Kelvin hoped to go to university, but after his father died the family was plunged into poverty. Kelvin was barely scraping together a living working at a building site.

He was earning at most $2 (£1.55) a day and he says he could not afford the university fees.

Instead, like tens of thousands of other Nigerians hoping to reach Europe, the 26-year-old along with his sister, Augustina, boarded a mini-bus to the north of the country.

Once they arrived in the city of Kano they crossed into Niger and reached the main trafficking hub of Agadez, the gateway to the Sahara.Kelvin told me they sewed dollar notes into their clothes so that even if soldiers and border-guards robbed them they would not lose all their cash.

He saw migrants die in the desert.

“People were just collapsing,” he said. “There was no food and no water. There were too many people packed into the jeeps that took us through the desert.”

Despite the dangers, Kelvin and his sister pushed on, in search of a better life. Like many Nigerians they were in search of jobs and opportunities.

Finally, they reached the Libyan Coast. Europe, their dream destination, was just a boat ride away.

One night, last July, hundreds of migrants were loaded onto inflatable boats on a Libyan beach.

According to Kelvin it was chaotic. Gunfire broke out after the traffickers argued. He said four migrants were shot dead.

“There were about 150 people in each boat. They were overloaded.”

He was in one inflatable, his sister in another. As the boats pushed out into the darkness of the Mediterranean, it was the last time he would ever see her.

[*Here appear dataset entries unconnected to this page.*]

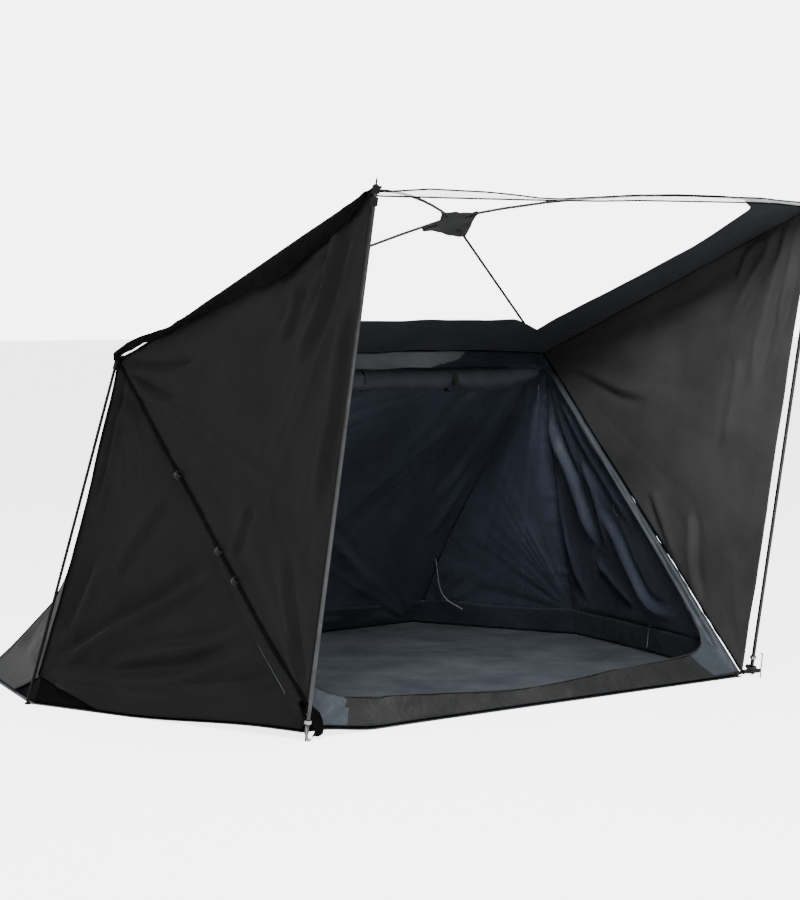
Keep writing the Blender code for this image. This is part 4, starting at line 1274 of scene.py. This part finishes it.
def studio():
    world = bpy.data.worlds.new("studio")
    world.use_nodes = True
    nodes, links = world.node_tree.nodes, world.node_tree.links
    nodes["Background"].inputs["Color"].default_value = (1, 1, 1, 1)
    nodes["Background"].inputs["Strength"].default_value = WORLD_LIGHT
    seen = nodes.new("ShaderNodeBackground")
    seen.inputs["Strength"].default_value = BACKDROP
    seen.inputs["Color"].default_value = (1, 1, 1, 1)
    path = nodes.new("ShaderNodeLightPath")
    mix = nodes.new("ShaderNodeMixShader")
    links.new(path.outputs["Is Camera Ray"], mix.inputs["Fac"])
    links.new(nodes["Background"].outputs["Background"], mix.inputs[1])
    links.new(seen.outputs["Background"], mix.inputs[2])
    links.new(mix.outputs["Shader"], nodes["World Output"].inputs["Surface"])
    bpy.context.scene.world = world
    look, nodes, links, shader = new_look("studio_floor", (0.88, 0.88, 0.88), 0.9, 0.0)
    path = nodes.new("ShaderNodeLightPath")
    shader.inputs["Emission Color"].default_value = (1, 1, 1, 1)
    scale = nodes.new("ShaderNodeMath")
    scale.operation = "MULTIPLY"
    scale.inputs[1].default_value = 3.5
    links.new(path.outputs["Is Camera Ray"], scale.inputs[0])
    links.new(scale.outputs["Value"], shader.inputs["Emission Strength"])
    mesh = bpy.data.meshes.new("studio_floor")
    far = 60.0
    mesh.from_pydata([(-far, -far, 0), (far, -far, 0), (far, far, 0), (-far, far, 0)], [], [(0, 1, 2, 3)])
    mesh.materials.append(look)
    ground = bpy.data.objects.new("studio_floor", mesh)
    ground.location.z = -0.0006
    bpy.context.scene.collection.objects.link(ground)
    area_light("key", (-3.5, -5.5, 7.0), (0, 0, 0.6), 3.0, 1100)
    area_light("top", (0.5, -2.0, 8.0), (0, 0, 0.6), 4.0, 450)
    area_light("left", (-7.0, 2.5, 4.5), (-0.8, 0, 0.7), 3.0, 260)


camera()
studio()
floor()
tub()
for s in (LEFT, RIGHT):
    side_wall(s)
    rear_wall(s)
    awning(s)
    eave_flap(s)
back_wall()
roof()
door_frame()
door_band()
door_roll()
seams()
hub_pad()
fittings()
corner_pouch()
finish_nodes()
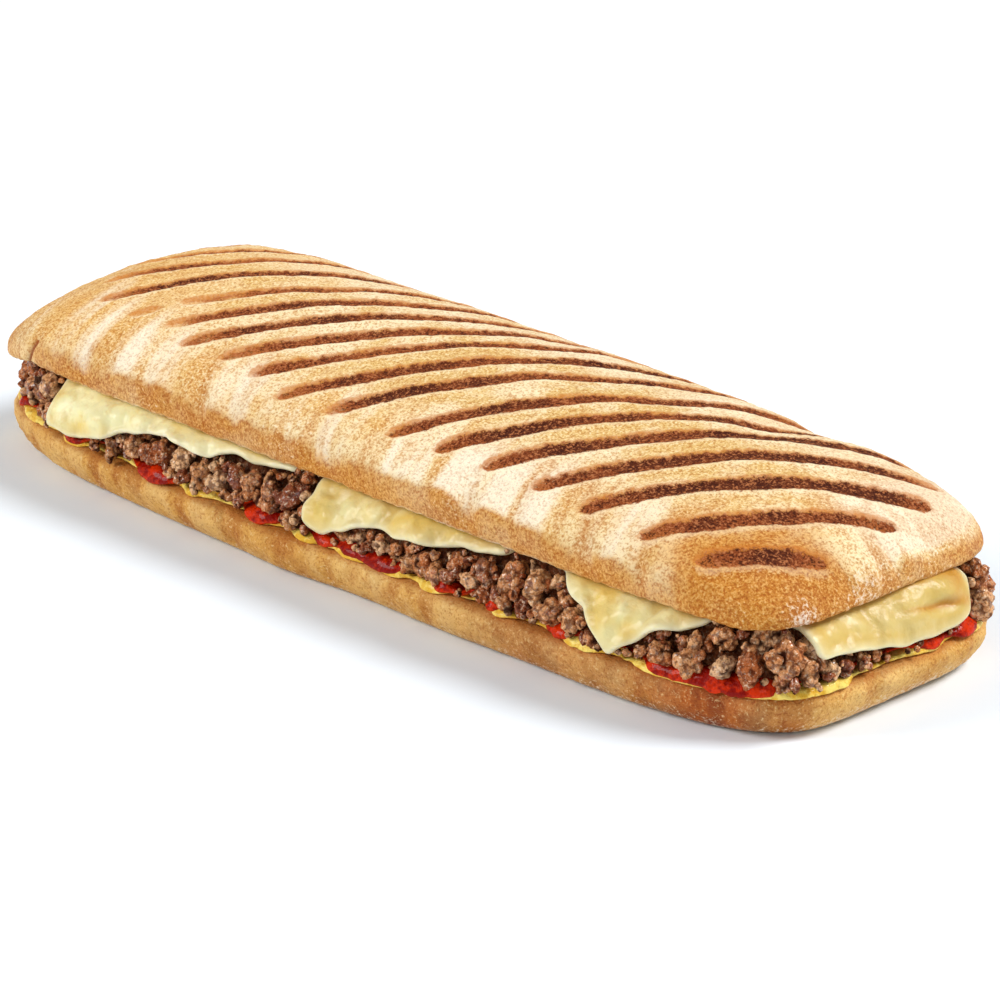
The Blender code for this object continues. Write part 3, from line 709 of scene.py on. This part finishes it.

Augustina drowned after her boat capsized. The 28-year-old nurse left behind a young daughter.”She was a jovial person,” Kelvin told me. “She loved everyone. She was making about $15 a month. It was not enough for her to pay for her daughter’s school fees.”

Their mother, Charity, still cannot accept her daughter is not coming back.

“I would have asked her not to go,” she said. “I still don’t know whether she is alive or dead.”

Meanwhile, Kelvin had a lucky escape. Along with dozens of other migrants, he bobbed about in the Mediterranean Sea for four days after their engine failed.